What makes this research unique?
Often referred to as NoSQL, non-relational databases feature elasticity and scalability in combination with a capability to store big data and work with cloud computing systems, all of which make them extremely popular. NoSQL data management systems are inherently schema-free (with no obsessive complexity and a flexible data model) and eventually consistent (complying with BASE rather than ACID). They have a simple API, serve huge amounts of data and provide high throughput.
In 2012, the number of NoSQL products reached 120-plus and the figure is still growing. That variety makes it difficult to select the best tool for a particular case. Database vendors usually measure productivity of their products with custom hardware and software settings designed to demonstrate the advantages of their solutions. We wanted to do independent and unbiased research to complement the work done by the folks at Yahoo.
Using Amazon virtual machines to ensure verifiable results and research transparency (which also helped minimize errors due to hardware differences), we have analyzed and evaluated the following NoSQL solutions:
● Cassandra, a column family store
● HBase (column-oriented, too)
● MongoDB, a document-oriented database
● Riak, a key-value store
We also tested MySQL Cluster and sharded MySQL, taking them as benchmarks.
After some of the results had been presented to the public, some observers said MongoDB should not be compared to other NoSQL databases because it is more targeted at working with memory directly. We certainly understand this, but the aim of this investigation is to determine the best use cases for different NoSQL products. Therefore, the databases were tested under the same conditions, regardless of their specifics.
Tools, libraries and methods
For benchmarking, we used Yahoo Cloud Serving Benchmark, which consists of the following components:
● a framework with a workload generator
● a set of workload scenarios
We have measured database performance under certain types of workloads. A workload was defined by different distributions assigned to the two main choices:
• which operation to perform
• which record to read or write
Operations against a data store were randomly selected and could be of the following types:
• Insert: Inserts a new record.
• Update: Updates a record by replacing the value of one field.
• Read: Reads a record, either one randomly selected field, or all fields.
• Scan: Scans records in order, starting at a randomly selected record key. The number of records to scan is also selected randomly from the range between 1 and 100.
Each workload was targeted at a table of 100,000,000 records; each record was 1,000 bytes in size and contained 10 fields. A primary key identified each record, which was a string, such as "user234123." Each field was named field0, field1, and so on. The values in each field were random strings of ASCII characters, 100 bytes each.
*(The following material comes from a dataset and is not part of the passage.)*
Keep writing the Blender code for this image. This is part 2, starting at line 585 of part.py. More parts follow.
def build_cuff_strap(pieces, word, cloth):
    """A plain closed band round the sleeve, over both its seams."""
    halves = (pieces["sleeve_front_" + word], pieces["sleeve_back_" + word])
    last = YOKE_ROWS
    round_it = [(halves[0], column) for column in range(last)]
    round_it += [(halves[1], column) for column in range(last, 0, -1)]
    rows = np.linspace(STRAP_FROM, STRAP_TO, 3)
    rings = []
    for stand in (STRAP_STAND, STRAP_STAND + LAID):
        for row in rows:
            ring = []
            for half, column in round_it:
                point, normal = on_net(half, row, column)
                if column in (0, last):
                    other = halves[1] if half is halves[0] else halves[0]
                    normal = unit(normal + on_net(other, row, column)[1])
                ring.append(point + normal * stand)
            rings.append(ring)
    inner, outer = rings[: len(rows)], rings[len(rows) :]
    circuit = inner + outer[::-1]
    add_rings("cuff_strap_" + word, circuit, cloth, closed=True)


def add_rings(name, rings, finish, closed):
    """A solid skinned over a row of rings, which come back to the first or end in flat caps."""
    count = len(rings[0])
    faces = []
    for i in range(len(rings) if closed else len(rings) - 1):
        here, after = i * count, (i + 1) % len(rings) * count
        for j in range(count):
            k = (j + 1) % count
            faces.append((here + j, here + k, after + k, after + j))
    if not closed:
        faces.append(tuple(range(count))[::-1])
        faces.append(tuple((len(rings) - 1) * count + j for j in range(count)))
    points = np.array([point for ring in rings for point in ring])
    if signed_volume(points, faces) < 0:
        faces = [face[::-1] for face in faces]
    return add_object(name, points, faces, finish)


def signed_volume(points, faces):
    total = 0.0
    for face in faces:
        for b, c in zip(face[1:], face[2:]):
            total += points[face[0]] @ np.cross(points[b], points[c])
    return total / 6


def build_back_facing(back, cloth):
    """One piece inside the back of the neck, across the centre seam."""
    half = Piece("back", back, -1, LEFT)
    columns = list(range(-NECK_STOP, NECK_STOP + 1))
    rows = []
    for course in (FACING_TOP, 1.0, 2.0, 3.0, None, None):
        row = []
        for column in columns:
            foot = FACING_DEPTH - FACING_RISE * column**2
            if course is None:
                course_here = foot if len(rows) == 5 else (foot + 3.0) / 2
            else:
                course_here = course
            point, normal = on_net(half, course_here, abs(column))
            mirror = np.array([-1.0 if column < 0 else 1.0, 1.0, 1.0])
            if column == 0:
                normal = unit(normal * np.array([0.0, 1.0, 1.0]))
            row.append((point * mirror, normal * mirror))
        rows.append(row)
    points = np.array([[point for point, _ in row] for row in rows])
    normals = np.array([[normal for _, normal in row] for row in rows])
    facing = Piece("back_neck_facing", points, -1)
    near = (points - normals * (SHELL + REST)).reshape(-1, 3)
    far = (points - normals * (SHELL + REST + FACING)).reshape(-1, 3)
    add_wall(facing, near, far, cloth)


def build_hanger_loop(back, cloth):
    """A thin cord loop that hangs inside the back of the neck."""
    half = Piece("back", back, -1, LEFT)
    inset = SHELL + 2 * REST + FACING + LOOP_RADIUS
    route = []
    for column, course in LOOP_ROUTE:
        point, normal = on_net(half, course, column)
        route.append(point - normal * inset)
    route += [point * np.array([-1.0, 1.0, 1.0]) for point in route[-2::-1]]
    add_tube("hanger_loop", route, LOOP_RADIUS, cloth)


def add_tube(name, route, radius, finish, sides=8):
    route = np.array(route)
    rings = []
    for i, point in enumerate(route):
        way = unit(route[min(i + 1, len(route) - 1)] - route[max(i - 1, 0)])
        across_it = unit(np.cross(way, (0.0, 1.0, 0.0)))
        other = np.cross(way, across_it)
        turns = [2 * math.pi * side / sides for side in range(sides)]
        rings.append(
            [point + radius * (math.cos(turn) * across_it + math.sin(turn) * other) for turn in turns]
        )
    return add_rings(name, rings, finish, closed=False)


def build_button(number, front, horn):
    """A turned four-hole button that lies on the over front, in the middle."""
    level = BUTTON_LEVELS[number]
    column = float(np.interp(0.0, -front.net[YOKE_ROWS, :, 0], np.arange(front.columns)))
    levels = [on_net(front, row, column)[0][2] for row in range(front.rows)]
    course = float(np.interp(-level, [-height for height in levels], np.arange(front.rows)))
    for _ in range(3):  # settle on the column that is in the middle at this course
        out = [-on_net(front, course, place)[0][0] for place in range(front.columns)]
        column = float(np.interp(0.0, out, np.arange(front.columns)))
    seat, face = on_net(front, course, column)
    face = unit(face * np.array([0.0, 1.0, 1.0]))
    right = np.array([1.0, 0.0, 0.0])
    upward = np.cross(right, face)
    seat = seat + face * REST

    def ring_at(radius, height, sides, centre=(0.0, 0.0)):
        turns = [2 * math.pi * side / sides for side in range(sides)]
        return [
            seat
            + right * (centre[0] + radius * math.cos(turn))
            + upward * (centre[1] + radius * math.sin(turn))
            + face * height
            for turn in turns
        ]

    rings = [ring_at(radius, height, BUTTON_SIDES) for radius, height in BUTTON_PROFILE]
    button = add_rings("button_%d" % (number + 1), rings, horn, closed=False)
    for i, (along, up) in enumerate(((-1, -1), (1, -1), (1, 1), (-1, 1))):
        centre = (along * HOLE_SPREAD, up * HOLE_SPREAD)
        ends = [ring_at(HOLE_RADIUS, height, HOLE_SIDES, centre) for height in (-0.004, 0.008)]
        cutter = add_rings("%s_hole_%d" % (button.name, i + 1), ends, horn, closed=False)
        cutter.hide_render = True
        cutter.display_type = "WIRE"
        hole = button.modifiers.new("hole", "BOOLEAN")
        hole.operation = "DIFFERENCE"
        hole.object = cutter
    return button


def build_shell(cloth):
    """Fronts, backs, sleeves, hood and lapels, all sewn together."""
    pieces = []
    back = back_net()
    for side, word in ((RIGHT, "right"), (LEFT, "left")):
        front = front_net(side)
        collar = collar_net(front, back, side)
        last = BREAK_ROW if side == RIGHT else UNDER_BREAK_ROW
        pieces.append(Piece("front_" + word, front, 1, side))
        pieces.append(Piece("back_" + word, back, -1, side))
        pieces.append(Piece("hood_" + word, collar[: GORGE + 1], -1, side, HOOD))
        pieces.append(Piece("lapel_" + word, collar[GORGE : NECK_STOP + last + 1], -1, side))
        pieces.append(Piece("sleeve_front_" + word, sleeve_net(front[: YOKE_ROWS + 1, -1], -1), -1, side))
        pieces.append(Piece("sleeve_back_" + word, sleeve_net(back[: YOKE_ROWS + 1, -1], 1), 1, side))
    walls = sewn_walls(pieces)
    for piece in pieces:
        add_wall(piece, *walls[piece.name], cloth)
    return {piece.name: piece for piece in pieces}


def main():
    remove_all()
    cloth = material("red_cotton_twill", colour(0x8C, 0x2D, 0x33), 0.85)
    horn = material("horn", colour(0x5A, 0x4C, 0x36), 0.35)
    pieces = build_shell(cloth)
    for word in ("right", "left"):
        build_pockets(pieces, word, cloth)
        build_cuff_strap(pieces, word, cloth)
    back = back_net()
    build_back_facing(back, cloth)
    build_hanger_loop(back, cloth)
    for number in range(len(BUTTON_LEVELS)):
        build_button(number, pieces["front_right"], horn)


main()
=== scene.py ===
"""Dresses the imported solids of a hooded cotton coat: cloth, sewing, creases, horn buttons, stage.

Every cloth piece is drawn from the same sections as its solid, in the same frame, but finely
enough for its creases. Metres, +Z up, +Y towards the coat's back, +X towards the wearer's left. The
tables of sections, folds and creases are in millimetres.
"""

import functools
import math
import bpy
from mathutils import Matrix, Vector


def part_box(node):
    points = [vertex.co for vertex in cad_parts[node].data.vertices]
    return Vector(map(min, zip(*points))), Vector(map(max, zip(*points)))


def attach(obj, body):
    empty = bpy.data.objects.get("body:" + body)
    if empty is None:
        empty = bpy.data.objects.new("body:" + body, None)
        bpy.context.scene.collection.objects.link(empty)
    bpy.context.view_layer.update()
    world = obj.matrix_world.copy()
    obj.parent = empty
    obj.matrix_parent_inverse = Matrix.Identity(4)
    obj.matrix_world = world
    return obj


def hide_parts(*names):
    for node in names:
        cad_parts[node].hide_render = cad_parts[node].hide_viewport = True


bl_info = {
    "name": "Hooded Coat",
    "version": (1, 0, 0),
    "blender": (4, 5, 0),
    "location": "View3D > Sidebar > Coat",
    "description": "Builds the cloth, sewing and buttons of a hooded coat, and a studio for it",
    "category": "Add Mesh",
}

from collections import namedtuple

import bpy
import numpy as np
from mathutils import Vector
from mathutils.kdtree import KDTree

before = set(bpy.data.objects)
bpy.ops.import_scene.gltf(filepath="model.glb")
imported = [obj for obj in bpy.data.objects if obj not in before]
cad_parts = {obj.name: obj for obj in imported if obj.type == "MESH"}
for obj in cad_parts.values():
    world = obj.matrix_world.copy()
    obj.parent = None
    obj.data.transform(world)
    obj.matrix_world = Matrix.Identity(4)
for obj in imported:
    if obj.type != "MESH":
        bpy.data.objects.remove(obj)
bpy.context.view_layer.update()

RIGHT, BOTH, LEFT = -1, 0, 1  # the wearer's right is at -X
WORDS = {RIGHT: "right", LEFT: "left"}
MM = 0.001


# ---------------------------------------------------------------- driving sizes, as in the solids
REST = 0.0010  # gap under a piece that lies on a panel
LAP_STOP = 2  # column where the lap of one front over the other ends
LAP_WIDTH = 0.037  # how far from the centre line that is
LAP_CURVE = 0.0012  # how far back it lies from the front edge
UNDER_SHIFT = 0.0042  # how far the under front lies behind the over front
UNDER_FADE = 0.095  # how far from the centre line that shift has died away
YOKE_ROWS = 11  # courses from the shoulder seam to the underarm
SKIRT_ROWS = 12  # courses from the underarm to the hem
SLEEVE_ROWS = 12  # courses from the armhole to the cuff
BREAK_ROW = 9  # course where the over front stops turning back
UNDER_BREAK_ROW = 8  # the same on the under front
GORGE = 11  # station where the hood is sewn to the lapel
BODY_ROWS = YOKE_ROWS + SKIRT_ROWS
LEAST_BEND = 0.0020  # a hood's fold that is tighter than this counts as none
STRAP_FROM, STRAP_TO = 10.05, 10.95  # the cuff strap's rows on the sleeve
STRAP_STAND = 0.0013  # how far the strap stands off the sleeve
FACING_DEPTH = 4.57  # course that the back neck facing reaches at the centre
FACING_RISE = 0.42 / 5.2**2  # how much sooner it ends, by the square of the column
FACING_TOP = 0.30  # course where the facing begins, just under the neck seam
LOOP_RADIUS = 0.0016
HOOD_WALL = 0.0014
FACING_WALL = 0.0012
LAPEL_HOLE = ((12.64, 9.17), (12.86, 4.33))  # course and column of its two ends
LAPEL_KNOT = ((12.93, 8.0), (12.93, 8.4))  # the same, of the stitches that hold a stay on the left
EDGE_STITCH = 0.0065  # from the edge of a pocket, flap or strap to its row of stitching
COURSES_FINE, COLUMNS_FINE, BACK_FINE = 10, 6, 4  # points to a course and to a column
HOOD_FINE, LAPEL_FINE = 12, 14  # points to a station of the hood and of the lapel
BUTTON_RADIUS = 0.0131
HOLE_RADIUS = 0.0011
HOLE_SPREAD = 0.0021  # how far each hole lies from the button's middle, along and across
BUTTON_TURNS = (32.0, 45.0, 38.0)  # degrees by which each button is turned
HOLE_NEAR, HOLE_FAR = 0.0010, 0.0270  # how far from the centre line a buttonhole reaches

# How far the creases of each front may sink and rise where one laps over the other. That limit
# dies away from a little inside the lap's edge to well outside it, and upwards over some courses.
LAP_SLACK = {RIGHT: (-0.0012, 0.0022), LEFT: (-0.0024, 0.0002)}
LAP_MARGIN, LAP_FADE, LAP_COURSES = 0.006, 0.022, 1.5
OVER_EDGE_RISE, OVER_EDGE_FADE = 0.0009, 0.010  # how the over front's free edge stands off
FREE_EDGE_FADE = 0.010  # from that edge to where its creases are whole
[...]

Database performance was defined by the speed at which a database computed basic operations. A basic operation is an action performed by the workload executor, which drives multiple client threads. Each thread executes a sequential series of operations by making calls to the database interface layer both to load the database (the load phase) and to execute the workload (the transaction phase). The threads throttle the rate at which they generate requests, so that we may directly control the offered load against the database. In addition, the threads measure the latency and achieved throughput of their operations and report these measurements to the statistics module.
Each workload was defined by:
1) The number of records manipulated (read or written)
2) The number of columns per each record
3) The total size of a record or the size of each column
4) The number of threads used to load the system
This research also specifies configuration settings for each type of the workloads. We used the following default settings:
1) 100,000,000 records manipulated
2) The total size of a record equal to 1Kb
3) 10 fields of 100 bytes each per record
4) Multithreaded communications with the system (100 threads)
To provide verifiable results, benchmarking was performed on Amazon Elastic Compute Cloud instances. Yahoo Cloud Serving Benchmark Client was deployed on one Amazon Large Instance:
• 7.5GB of memory
• four EC2 Compute Units (two virtual cores with two EC2 Compute Units each)
• 850GB of instance storage
• 64-bit platform
• high I/O performance
• EBS-Optimized (500Mbps)
• API name: m1.large
Each of the NoSQL databases was deployed on a four-node cluster in the same geographical region on Amazon Extra Large Instances:
• 15GB of memory
• eight EC2 Compute Units (four virtual cores with two EC2 Compute Units each)
• 1690GB of instance storage
• 64-bit platform
• high I/O performance
• EBS-Optimized (1000Mbps)
• API name: m1.xlarge
Amazon is often blamed for its high I/O wait time and comparatively slow EBS performance. To mitigate these drawbacks, EBS disks had been assembled in a RAID0 array with stripping and after that they were able to provide up to two times higher performance.
When we started our research into NoSQL databases, we wanted to get unbiased results that would show which solution is best suitable for each particular task. That is why we decided to test performance of each database under different types of loads and let the users decide what product better suits their needs.
We started with measuring the load phase, during which 100 million records, each containing 10 fields of 100 randomly generated bytes, were imported to a four-node cluster.
This read-only workload simulated a data caching system. The data was stored outside the system, while the application was only reading it. Thanks to B-tree indexes, sharded MySQL became the winner in this competition.
HBase performed better than Cassandra in range scans. HBase scanning is a form of hierarchical fast merge-sort operation performed by HRegionScanner. It merges the results received from HStoreScanners (one per family), which, in their turn, merge the results received from HStoreFileScanners (one for each file in the family). If caching is turned on, the server will simply provide the number of specified records instead of bouncing back to the HRegionServer to process every record.
HBase showed the best results under a workload that included large volumes of writes. Cassandra was second. The NDB engine of MySQL Cluster also managed intensive writes perfectly well.